## Aim of the exercise:
Repeat each record below exactly as given.

## Supplied material:
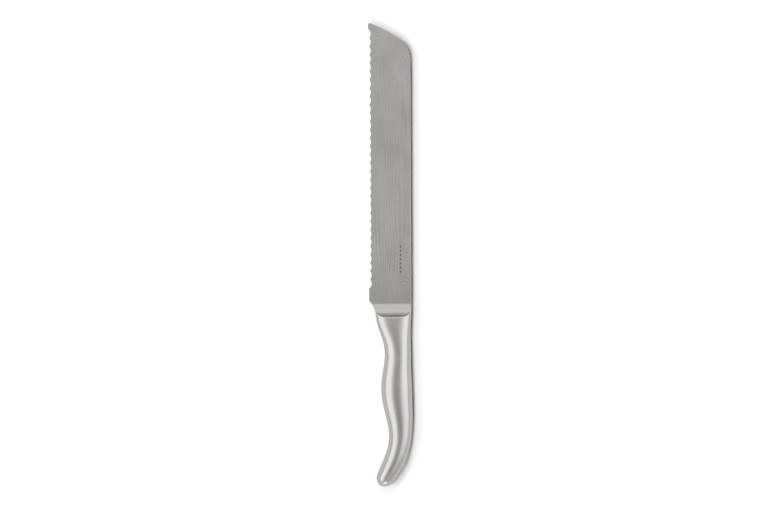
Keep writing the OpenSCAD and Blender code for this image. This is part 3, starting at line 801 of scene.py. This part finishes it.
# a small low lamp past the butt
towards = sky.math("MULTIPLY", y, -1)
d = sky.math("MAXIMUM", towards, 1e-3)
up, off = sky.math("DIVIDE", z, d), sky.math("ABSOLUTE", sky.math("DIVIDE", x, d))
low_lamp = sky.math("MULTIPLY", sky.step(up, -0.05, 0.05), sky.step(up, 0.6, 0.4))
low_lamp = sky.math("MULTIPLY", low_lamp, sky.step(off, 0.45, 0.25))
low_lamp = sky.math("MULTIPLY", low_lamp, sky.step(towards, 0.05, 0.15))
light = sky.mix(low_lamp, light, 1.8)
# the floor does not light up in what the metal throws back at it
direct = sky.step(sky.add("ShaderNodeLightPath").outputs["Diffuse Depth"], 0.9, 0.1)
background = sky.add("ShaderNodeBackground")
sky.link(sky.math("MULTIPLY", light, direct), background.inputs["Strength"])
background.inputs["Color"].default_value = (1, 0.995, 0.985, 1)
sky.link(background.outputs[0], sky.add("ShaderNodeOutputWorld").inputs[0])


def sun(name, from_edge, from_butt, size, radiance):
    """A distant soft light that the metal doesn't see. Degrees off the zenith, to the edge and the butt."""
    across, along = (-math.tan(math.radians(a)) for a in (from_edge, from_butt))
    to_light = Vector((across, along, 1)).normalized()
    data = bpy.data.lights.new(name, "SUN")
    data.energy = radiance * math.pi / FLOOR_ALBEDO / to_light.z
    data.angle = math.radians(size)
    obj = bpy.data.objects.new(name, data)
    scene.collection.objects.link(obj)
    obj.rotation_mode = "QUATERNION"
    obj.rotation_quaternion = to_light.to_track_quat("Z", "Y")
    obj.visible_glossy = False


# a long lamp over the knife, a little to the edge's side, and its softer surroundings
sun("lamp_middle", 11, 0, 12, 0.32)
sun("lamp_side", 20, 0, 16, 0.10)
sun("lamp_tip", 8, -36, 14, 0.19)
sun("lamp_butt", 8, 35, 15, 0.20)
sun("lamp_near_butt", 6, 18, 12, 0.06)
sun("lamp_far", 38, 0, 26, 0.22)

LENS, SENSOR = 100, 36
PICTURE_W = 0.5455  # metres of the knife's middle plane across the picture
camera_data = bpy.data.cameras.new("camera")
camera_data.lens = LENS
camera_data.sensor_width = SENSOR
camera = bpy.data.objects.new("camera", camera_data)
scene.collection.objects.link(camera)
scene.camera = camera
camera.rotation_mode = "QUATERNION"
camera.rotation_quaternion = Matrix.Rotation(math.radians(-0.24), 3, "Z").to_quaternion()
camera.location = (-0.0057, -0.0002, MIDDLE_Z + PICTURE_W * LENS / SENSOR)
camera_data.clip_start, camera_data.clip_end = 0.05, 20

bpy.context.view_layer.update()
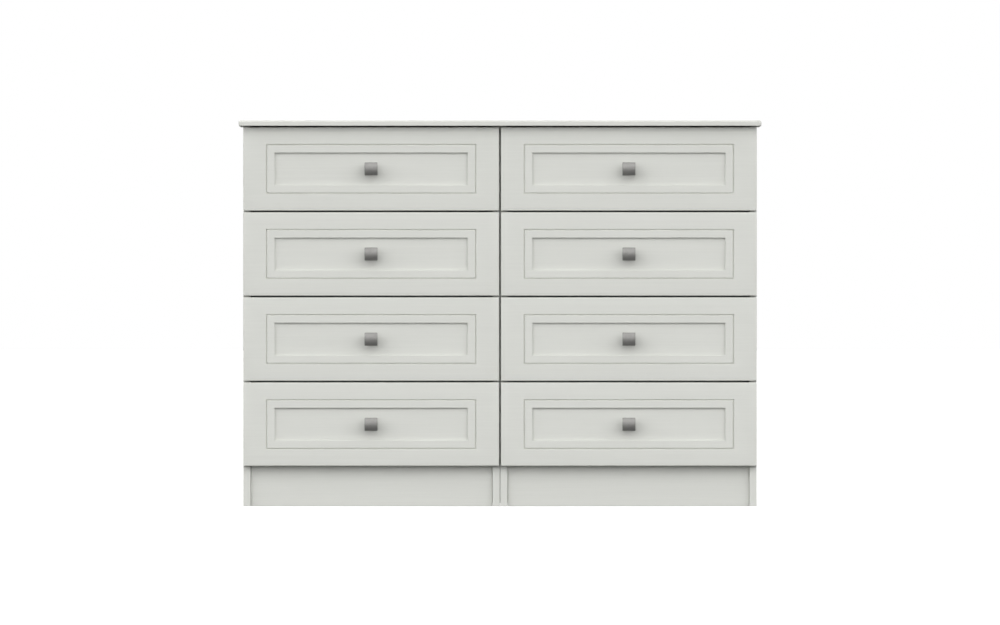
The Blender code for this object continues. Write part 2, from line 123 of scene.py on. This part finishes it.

## Complete answer:
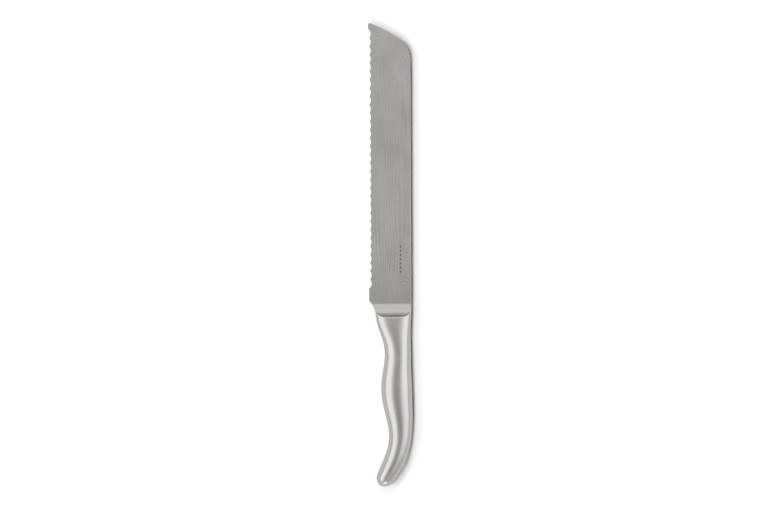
Keep writing the OpenSCAD and Blender code for this image. This is part 3, starting at line 801 of scene.py. This part finishes it.
# a small low lamp past the butt
towards = sky.math("MULTIPLY", y, -1)
d = sky.math("MAXIMUM", towards, 1e-3)
up, off = sky.math("DIVIDE", z, d), sky.math("ABSOLUTE", sky.math("DIVIDE", x, d))
low_lamp = sky.math("MULTIPLY", sky.step(up, -0.05, 0.05), sky.step(up, 0.6, 0.4))
low_lamp = sky.math("MULTIPLY", low_lamp, sky.step(off, 0.45, 0.25))
low_lamp = sky.math("MULTIPLY", low_lamp, sky.step(towards, 0.05, 0.15))
light = sky.mix(low_lamp, light, 1.8)
# the floor does not light up in what the metal throws back at it
direct = sky.step(sky.add("ShaderNodeLightPath").outputs["Diffuse Depth"], 0.9, 0.1)
background = sky.add("ShaderNodeBackground")
sky.link(sky.math("MULTIPLY", light, direct), background.inputs["Strength"])
background.inputs["Color"].default_value = (1, 0.995, 0.985, 1)
sky.link(background.outputs[0], sky.add("ShaderNodeOutputWorld").inputs[0])


def sun(name, from_edge, from_butt, size, radiance):
    """A distant soft light that the metal doesn't see. Degrees off the zenith, to the edge and the butt."""
    across, along = (-math.tan(math.radians(a)) for a in (from_edge, from_butt))
    to_light = Vector((across, along, 1)).normalized()
    data = bpy.data.lights.new(name, "SUN")
    data.energy = radiance * math.pi / FLOOR_ALBEDO / to_light.z
    data.angle = math.radians(size)
    obj = bpy.data.objects.new(name, data)
    scene.collection.objects.link(obj)
    obj.rotation_mode = "QUATERNION"
    obj.rotation_quaternion = to_light.to_track_quat("Z", "Y")
    obj.visible_glossy = False


# a long lamp over the knife, a little to the edge's side, and its softer surroundings
sun("lamp_middle", 11, 0, 12, 0.32)
sun("lamp_side", 20, 0, 16, 0.10)
sun("lamp_tip", 8, -36, 14, 0.19)
sun("lamp_butt", 8, 35, 15, 0.20)
sun("lamp_near_butt", 6, 18, 12, 0.06)
sun("lamp_far", 38, 0, 26, 0.22)

LENS, SENSOR = 100, 36
PICTURE_W = 0.5455  # metres of the knife's middle plane across the picture
camera_data = bpy.data.cameras.new("camera")
camera_data.lens = LENS
camera_data.sensor_width = SENSOR
camera = bpy.data.objects.new("camera", camera_data)
scene.collection.objects.link(camera)
scene.camera = camera
camera.rotation_mode = "QUATERNION"
camera.rotation_quaternion = Matrix.Rotation(math.radians(-0.24), 3, "Z").to_quaternion()
camera.location = (-0.0057, -0.0002, MIDDLE_Z + PICTURE_W * LENS / SENSOR)
camera_data.clip_start, camera_data.clip_end = 0.05, 20

bpy.context.view_layer.update()
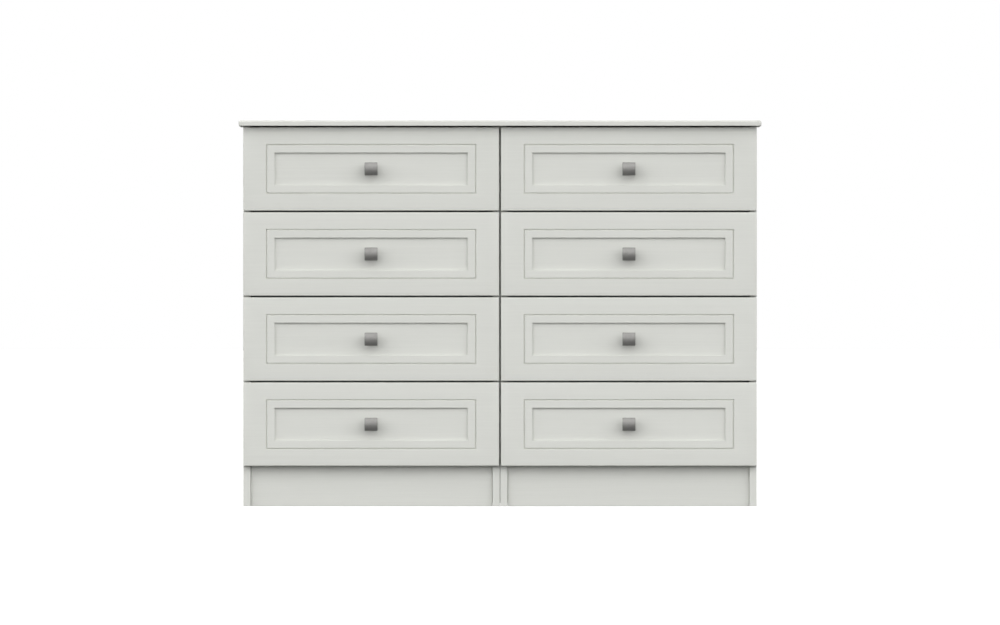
The Blender code for this object continues. Write part 2, from line 123 of scene.py on. This part finishes it.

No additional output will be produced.